Yeshiva University Extends $1 Billion Fundraising Campaign; to Raise Additional $400 Million for Undergraduate Scholarships

Yeshiva University is embarking on a “Mandate to Matter,” an aggressive drive to both complete the final stages of a $1 billion capital campaign it launched in 2006 and to raise an additional $400 million for undergraduate scholarships, a core University priority. YU launched the $1 billion campaign—a comprehensive, University-wide campaign encompassing Yeshiva’s undergraduate, graduate and professional schools and affiliates—with an initial record-breaking $100 million gift from industrialist Ronald P. Stanton. In total, it has raised some $800 million, much of it during a very challenging economic environment. These commitments have enabled YU to increase financial assistance to deserving students, strengthen its faculty, research and academic programs, and enhance the quality of student life, campus infrastructure and community outreach. Yeshiva’s goal is to raise an additional $400 million in undergraduate scholarship funds. A significant portion of these funds will serve as an endowment, with the remainder used for immediate scholarship needs each year. Ira Mitzner, the president of RIDA Development Corp., a family-owned real estate company in Houston, will chair the campaign. “Academic excellence and fiscal strength require significant philanthropic support," said Mitzner. "Yeshiva University is indispensable to the world and to the Jewish community.” “The Yeshiva University experience is more than an intellectual pursuit.
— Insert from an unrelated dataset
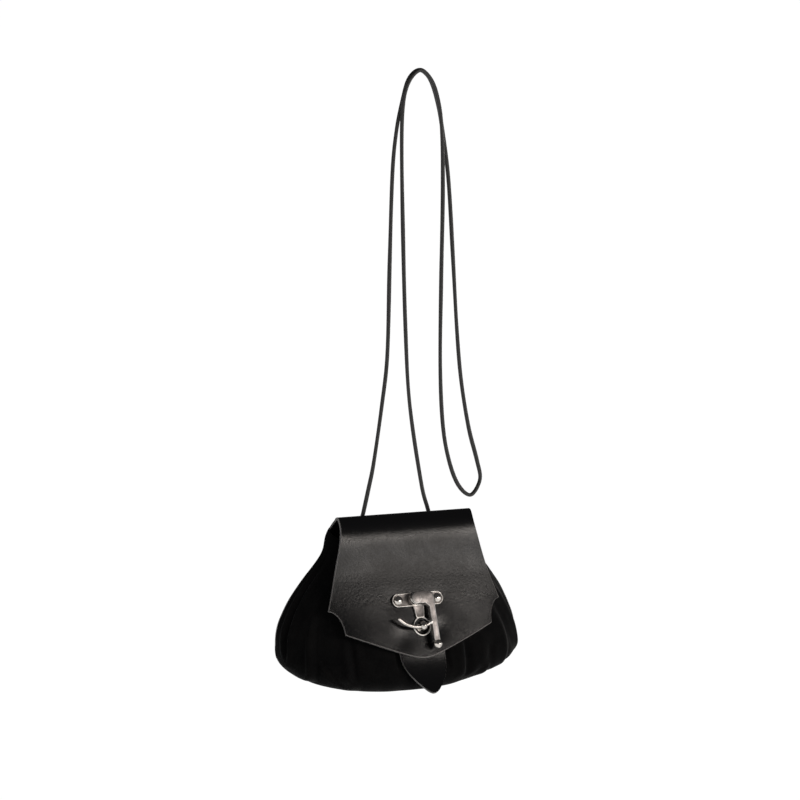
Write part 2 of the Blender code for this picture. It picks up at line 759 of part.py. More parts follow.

It is about providing each and every student, undergraduate and graduate, with the knowledge, skills, opportunities and values to become a whole person and to live a life of meaning,” said YU President Richard M. Joel. “The campaign for Yeshiva University is designed to secure the resources that will enable our students to fulfill their Mandate to Matter—to themselves, their families, their professions, the Jewish community and the world.”